映像を見せて、みんなで素敵だね、と笑いあえば、カノンの後ろめたさは泡になって消えていたかもしれません。ですが、ソナタたちに見せようとした古くて小さなキネオーブは、その前に砕け散ってしまいました。砕けたオーブを見つめるカノンの瞳から、理由のない涙がこぼれます。村の狭い人間関係の中で、大好きの気持ちで結びついた友達の言葉が無意識下の抑圧になっている、みたいな展開。ほんとに「カラパレ」でやっていいの!?とちょっと思いましたが、そのあたりはさらりと流すのが本当におしゃれです。だって、そのあとフィナがセレナの寝台に潜りこんじゃうんですよ? 仲間とのつながりが消えてしまうかもしれない予感がして、さびしくなって貝殻姉妹のセレナのところに行ってしまう……という心理について、本編中では一切説明しないのが最高です。

街(という世界にある歌とステージ)に対するカノンの憧憬に、ソナタだけはうっすらと気づいていました。村の大人たちは全部わかったうえで黙って見守っているように思えましたが、レジェさんにはちょっとミスリードを誘う発言もありました。なんでもわかるように思える大人だって、間違えることもある……という流れが、冒頭、間違いを見つめるアルディの姿に重なります。

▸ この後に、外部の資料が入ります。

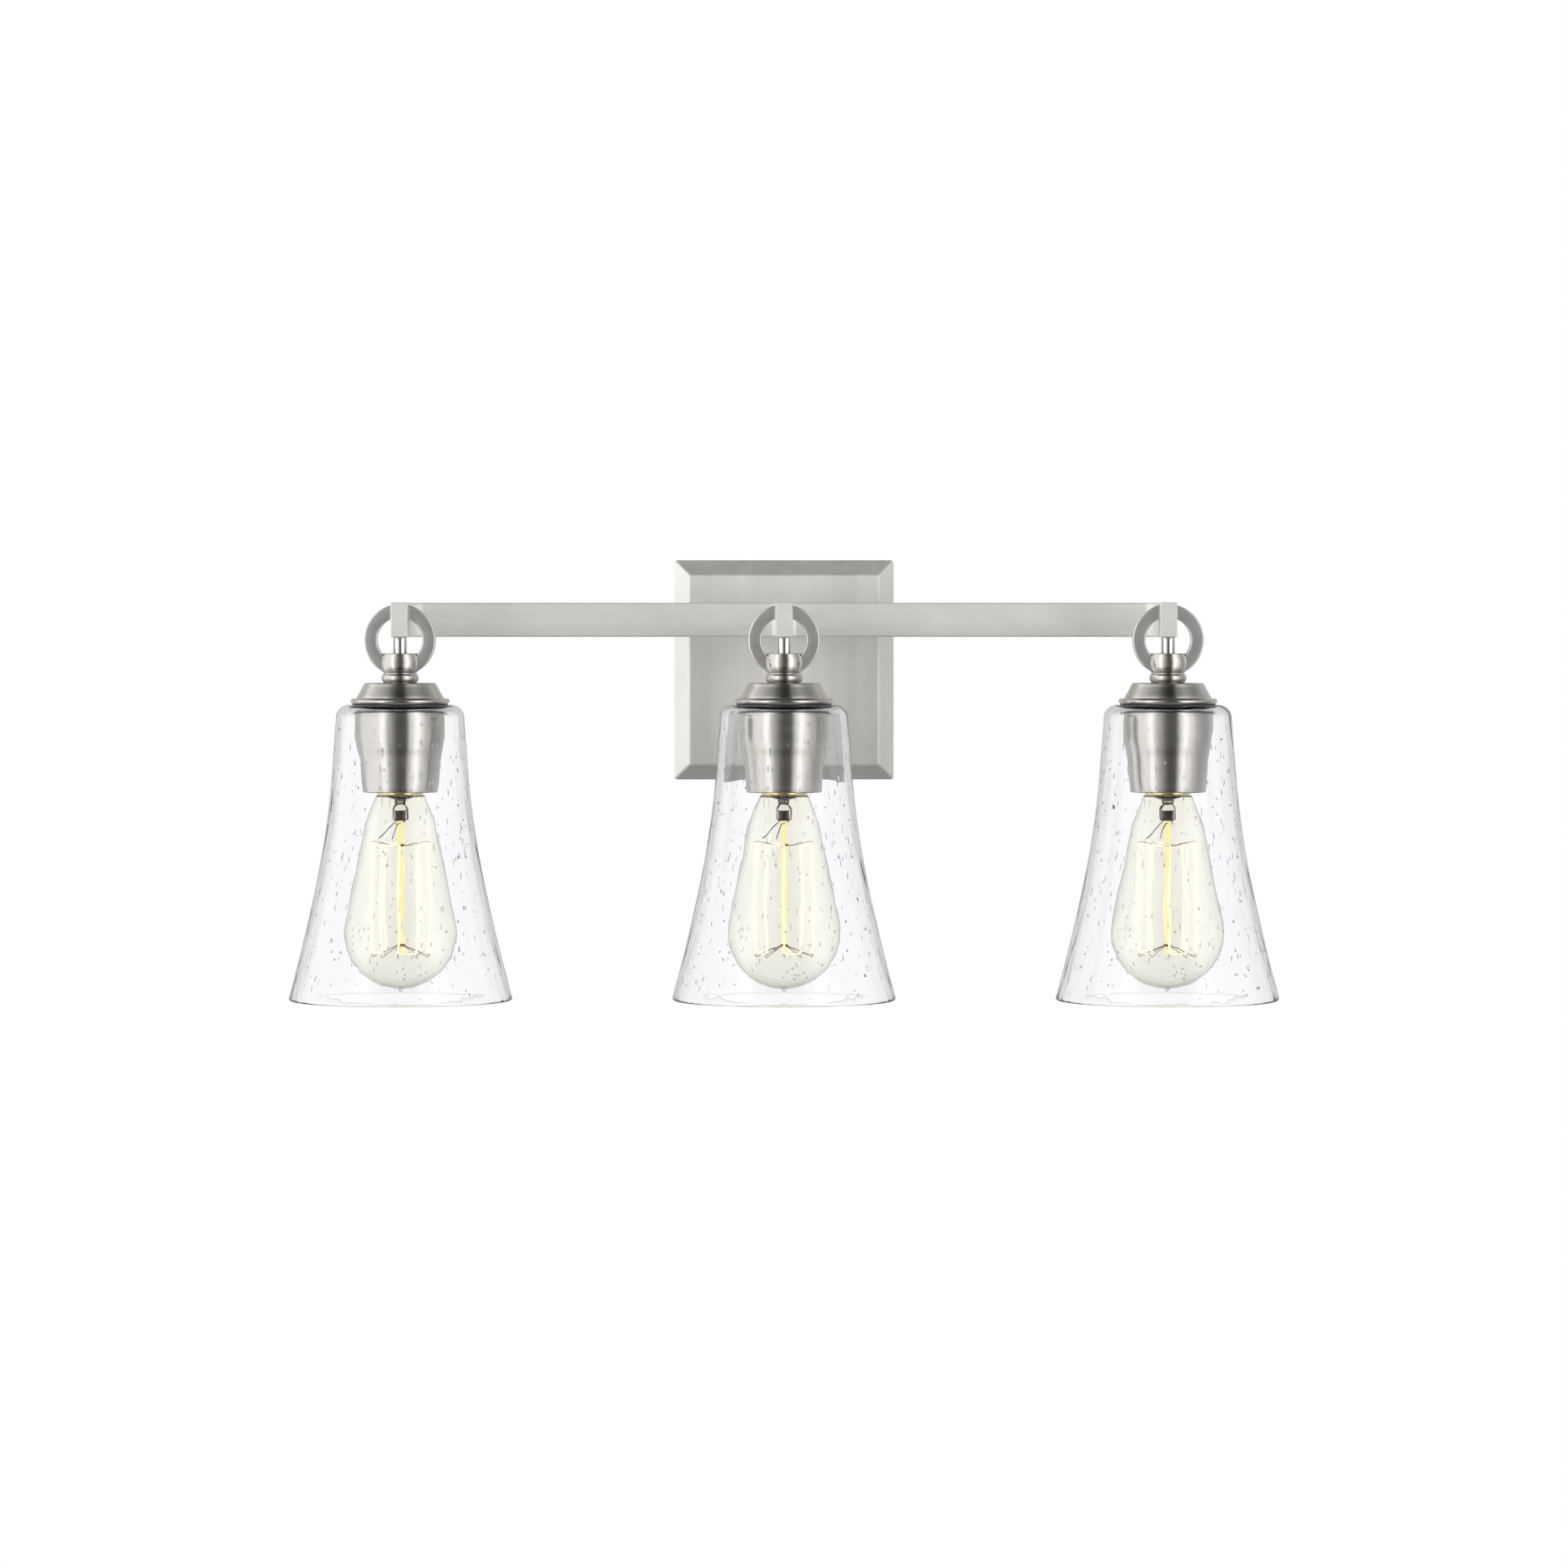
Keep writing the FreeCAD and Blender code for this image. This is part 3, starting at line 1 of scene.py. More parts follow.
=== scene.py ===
"""Looks for the three-light vanity bar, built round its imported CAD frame.

Each sub-assembly of the light is a class. It holds its sizes in millimetres, takes its place from the
CAD nodes it stands for, builds its meshes with Blender's modelling operators, and dresses them in its
finishes. Every finished piece is in metres, with its place in its mesh.
"""

from __future__ import annotations

import json
import logging
import math
import random
from collections.abc import Callable
from dataclasses import dataclass, field
from enum import Enum
from functools import lru_cache

import bpy
from mathutils import Matrix, Vector

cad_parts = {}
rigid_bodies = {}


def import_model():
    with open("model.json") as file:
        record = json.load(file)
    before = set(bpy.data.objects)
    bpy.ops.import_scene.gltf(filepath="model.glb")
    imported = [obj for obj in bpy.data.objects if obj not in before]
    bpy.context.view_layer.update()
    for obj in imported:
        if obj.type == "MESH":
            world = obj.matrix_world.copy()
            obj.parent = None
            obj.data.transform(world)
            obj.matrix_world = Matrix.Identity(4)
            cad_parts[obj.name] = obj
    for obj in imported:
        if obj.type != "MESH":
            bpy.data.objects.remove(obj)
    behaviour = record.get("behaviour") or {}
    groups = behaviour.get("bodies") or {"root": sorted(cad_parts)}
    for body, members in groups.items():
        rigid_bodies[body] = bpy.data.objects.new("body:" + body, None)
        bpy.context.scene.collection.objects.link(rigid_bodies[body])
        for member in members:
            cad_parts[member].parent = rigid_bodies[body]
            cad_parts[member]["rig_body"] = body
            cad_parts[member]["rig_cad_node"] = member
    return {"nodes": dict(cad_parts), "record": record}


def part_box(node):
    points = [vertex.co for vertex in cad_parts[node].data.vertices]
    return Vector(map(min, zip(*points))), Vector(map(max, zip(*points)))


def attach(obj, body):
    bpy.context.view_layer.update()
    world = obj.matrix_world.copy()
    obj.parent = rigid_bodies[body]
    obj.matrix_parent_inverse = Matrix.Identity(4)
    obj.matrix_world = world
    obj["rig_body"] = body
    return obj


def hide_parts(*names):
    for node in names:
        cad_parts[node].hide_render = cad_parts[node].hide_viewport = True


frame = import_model()

LOG = logging.getLogger("vanity_light")
MM = 0.001
LAMPS = ("left", "centre", "right")
MODEL_LAMP = "centre"
Point = tuple[float, float]
Colour = tuple[float, float, float]


# ----------------------------------------------------------------------------------------------------
# Places taken from the frame
# ----------------------------------------------------------------------------------------------------
@lru_cache(maxsize=None)
def extent(node: str) -> tuple[tuple[float, ...], tuple[float, ...]]:
    """Lowest and highest corner of a CAD node, measured once."""
    lowest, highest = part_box(node)
    return tuple(float(v) for v in lowest), tuple(float(v) for v in highest)


def low(node: str) -> Vector:
    """Lowest corner of a CAD node, in metres."""
    return Vector(extent(node)[0])


def high(node: str) -> Vector:
    """Highest corner of a CAD node, in metres."""
    return Vector(extent(node)[1])


def middle(node: str) -> Vector:
    """Centre of a CAD node's box, in metres."""
    return (low(node) + high(node)) / 2


def radius_of(node: str) -> float:
    """Radius of an upright round CAD node, or half the width of another, in millimetres."""
    return (high(node).x - low(node).x) / 2 / MM


def half_depth_of(node: str) -> float:
    """Half of a CAD node's size from wall to room, in millimetres."""
    return (high(node).y - low(node).y) / 2 / MM


def height_of(node: str) -> float:
    """Height of a CAD node, in millimetres."""
    return (high(node).z - low(node).z) / MM


def lamp_step(lamp: str) -> float:
    """How far a lamp is from the middle one along the bar, in metres.

    Args:
        lamp: one of LAMPS.
    Returns:
        The offset along X.
    """
    return middle(f"cap_{lamp}").x - middle(f"cap_{MODEL_LAMP}").x


# ----------------------------------------------------------------------------------------------------
# Modelling with operators
# ----------------------------------------------------------------------------------------------------
def clear_bench() -> None:
    """Leaves object mode with nothing selected, so that the next operator acts on its own piece only."""
    if bpy.context.mode != "OBJECT":
        bpy.ops.object.mode_set(mode="OBJECT")
    bpy.ops.object.select_all(action="DESELECT")


def pick(*pieces: bpy.types.Object) -> None:
    """Selects the given pieces and nothing else, and makes the last one active."""
    clear_bench()
    for piece in pieces:
        piece.select_set(True)
    bpy.context.view_layer.objects.active = pieces[-1]


def name_piece(name: str) -> bpy.types.Object:
    """Ends a piece's modelling: puts its place in its mesh, and names it.

    Args:
        name: the piece's name.
    Returns:
        The active object.
    """
    piece = bpy.context.view_layer.objects.active
    pick(piece)
    bpy.ops.object.transform_apply(location=True, rotation=True, scale=True)
    piece.name = name
    piece.data.name = name
    return piece


def tidy_mesh(piece: bpy.types.Object, merge: float = 0.004 * MM) -> None:
    """Merges doubled points, and turns every face outwards.

    Args:
        piece: the mesh to mend.
        merge: points nearer than this become one, in metres.
    """
    pick(piece)
    bpy.ops.object.mode_set(mode="EDIT")
    bpy.ops.mesh.select_all(action="SELECT")
    bpy.ops.mesh.remove_doubles(threshold=merge)
    bpy.ops.mesh.normals_make_consistent(inside=False)
    bpy.ops.object.mode_set(mode="OBJECT")


def smooth(piece: bpy.types.Object, angle: float = 32.0) -> None:
    """Shades a piece smoothly across edges flatter than the angle, in degrees."""
    pick(piece)
    bpy.ops.object.shade_smooth_by_angle(angle=math.radians(angle))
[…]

そして、正しいと信じていることが間違っていたと気づいたら、認めて謝ることができる、という村の規範としてのアルディの姿を、子供たちはちゃんと見ているのです。心を閉ざして、村に運ばれてきた時と同じように結晶化してしまったカノンの姿を見て、何かがカノンを追いつめていたことに気づいたフィナたちは、だんだんと認めたくない答えに近づいていきます。

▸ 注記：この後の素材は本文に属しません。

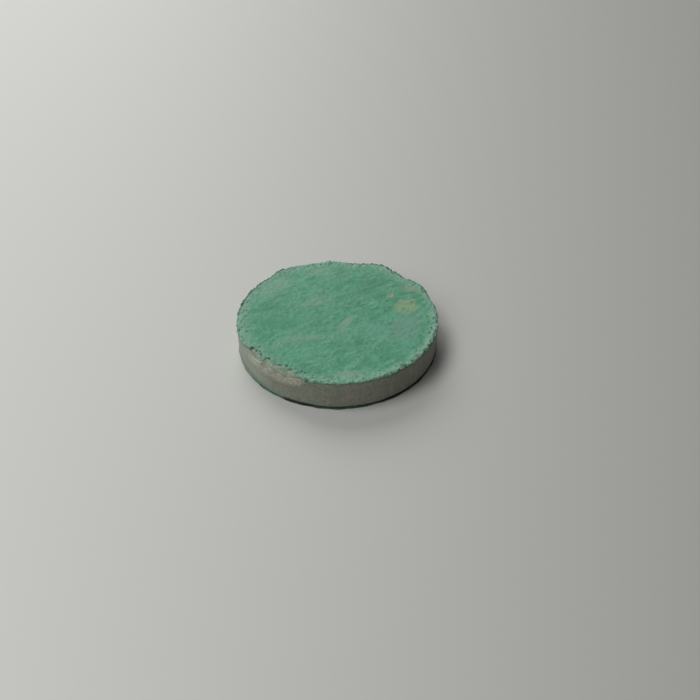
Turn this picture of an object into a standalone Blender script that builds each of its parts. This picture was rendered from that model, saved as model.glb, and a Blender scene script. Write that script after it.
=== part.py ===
"""Round air stone, 50 mm across, in metres with +Z up.

Two pressed stone plates are bonded face to face over a star shaped air gallery. A grey skin seals the
rim, so the air leaves through the two coated faces. The airline's spigot goes into a bush that is flush
with the rim. The origin is the middle of the underside, and the bush faces +Y.
"""

import math

import bmesh
import bpy

MM = 0.001
DEGREE = math.pi / 180

# Overall form
OVERALL_DIAMETER = 50.0 * MM
FIT_GAP = 0.3 * MM
SHARP_ANGLE = 35 * DEGREE
RIM_STEPS = 144

# Stone plates and the adhesive between them
STONE_OVER_FLANGE = 0.6 * MM
PLATE_EDGE_CHAMFER = 0.3 * MM
BOND_THICKNESS = 0.2 * MM
BOND_SETBACK = 0.4 * MM

# Air gallery, half of it moulded into each plate
GALLERY_ARMS = 8
GALLERY_HUB_RADIUS = 6.5 * MM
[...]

そこで、反対側に向けて一直線になってしまうところが、ソナタたちがまだまだ子供なところです。「パーレル村にいるのがつらいなら、アトランティアに帰してあげるべき」と勝手に──そう勝手に決めるソナタたちに、それを決めるのはカノンである、というシンプルで唯一の答えを返せるから、アルディはパーレル村の首長なのでしょう。

ヴェラータに手紙を書くアルディ、結晶化して眠り続けるカノン。次回が最終話です。